The bottom line is it's about how the sound can make you feel, how the music can move you to emotional levels that you've never felt before. More people listen to more music now than ever before, mostly lousy sound files on crap computer speakers, ring tones, and MP3 players with cheap ear buds. But if more people heard how recorded music can be reproduced — the contrast is as great as between HDTV and, say, static-y color TV with rabbit-ear antennae — they too would be caught up in the chase for a mind-expanding musical experience on killer playback systems.

And southeast Michigan is, it appears, an audio hotspot; there's the Southfield-based headphone audiophile site head-fi.org, which boasts more than 50,000 members worldwide and is growing daily. That site's for those looking to upgrade out of the iPod ear bud technology into higher-end headphones and portable turntables, disc players and the like. Analysis Plus is a cable manufacturer based in Flushing, with a worldwide reputation. Wadia components has its factory in Saline. Groups such as the Southeastern Michigan Audiophile Society get together in various members' homes and listen to systems, as do the local Audiokarma guys.

 

"You'd think it was a porn site," says David "Grumpy" Goldstein, Audiokarma Fest's chief organizer and head (along with co-administrator Ernie Burke) of Berkley-based audiokarma.org. His site began as a little community forum of folks talking or bitching about their systems and all things high-end, low-end and "vintage." That was a few years ago. Audiokarma now gets, Grumpy says, about 1.2 million hits a day. Vintage audio talk fuels much of Audiokarma's content, but there are forums designed for specific manufacturers, and topics accessible to newbies seeking advice. It's mostly polite, informative, and you can sign up and ask even the most embarrassingly silly audio question and not get laughed at.

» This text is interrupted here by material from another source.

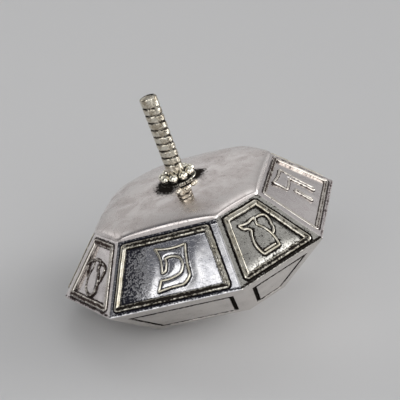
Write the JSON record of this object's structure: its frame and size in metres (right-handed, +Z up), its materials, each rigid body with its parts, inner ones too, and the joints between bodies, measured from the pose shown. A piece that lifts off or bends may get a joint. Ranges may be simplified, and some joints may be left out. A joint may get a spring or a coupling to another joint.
{
  "type": "dreidel",
  "caption": "Eight-sided silver spinning top with framed letter plaques, a domed lid, a shallow point and a ringed stem in a collar of grains, lying at rest.",
  "frame": {"origin": "centre of the point's face that the top lies on, on the surface it rests on", "axes": "+Z up from the surface; the spin axis leans toward -X, so the stem's end points up and to -X; +Y to the back"},
  "size_m": [0.0304, 0.032, 0.0266],
  "materials": {
    "satin_silver": "satin",
    "plaque_silver": "polished with dark recesses",
    "lower_silver": "polished",
    "stem_silver": "polished with dark rings",
    "grain_silver": "bright"
  },
  "bodies": {
    "root": {"lid": "satin_silver", "pe_plaque": "plaque_silver", "hei_plaque": "plaque_silver", "gimel_plaque": "plaque_silver", "nun_plaque": "plaque_silver", "jug_plaque_1": "plaque_silver", "jar_plaque_1": "plaque_silver", "jug_plaque_2": "plaque_silver", "jar_plaque_2": "plaque_silver", "lower_plate_1": "lower_silver", "lower_plate_2": "lower_silver", "lower_plate_3": "lower_silver", "lower_plate_4": "lower_silver", "lower_plate_5": "lower_silver", "lower_plate_6": "lower_silver", "lower_plate_7": "lower_silver", "lower_plate_8": "lower_silver", "point": "lower_silver", "stem": "stem_silver", "collar_plate": "grain_silver", "collar_grains": "grain_silver"}
  },
  "joints": []
}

Grumpy — a handle coined to reflect his "no bullshit" demeanor — takes certain pleasure in his site's "all audio, no attitude" milieu. Grumpy officially became owner of Audiokarma.org in January after starting as the site's "turntable moderator."

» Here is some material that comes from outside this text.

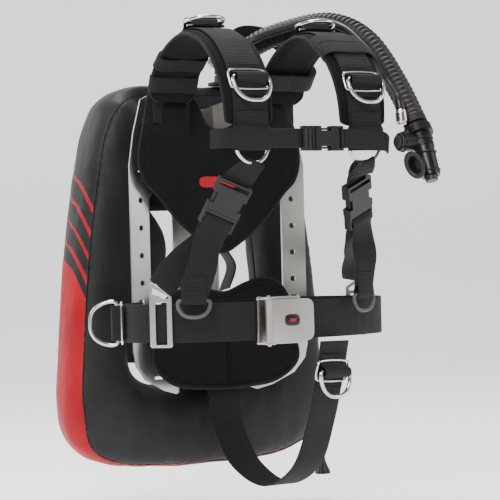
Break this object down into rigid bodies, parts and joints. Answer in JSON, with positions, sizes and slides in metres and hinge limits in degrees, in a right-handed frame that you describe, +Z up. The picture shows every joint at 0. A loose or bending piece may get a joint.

Since its 2002 inception, Audiokarma has grown in leaps and bounds ("It took us two years to do traffic-wise what we do in month now"), which might be a sign, he says, that the high-end audio market is growing. College kids join with regularity: "We get a lot 'edu' e-mails signing up on the site. College kids are getting back into records. And why not? You can buy 'em for buck."

The site's no moneymaker. Grumpy, laid-off from a 21-year printing pressman gig, and whose wife, Nancy, helped organize this year's fest — says he gets a few hundred dollars a month for the banner ads, which "basically goes back into the site, which we try to keep as un-commercial as possible."

Three of Grumpy's six kids are grown and moved out, and he ain't rich. Kiss hipped the 39-year-old to music ("I got my first Kiss record when I was 10") and he caught the hi-fi bug six years ago after a flirtation with drag racing. He says the Audiokarma Fest (and there are a few similar regional fests in the country) rose out of a need to bring audio heads together to "drink beer and listen to music. ... My house is too damn small."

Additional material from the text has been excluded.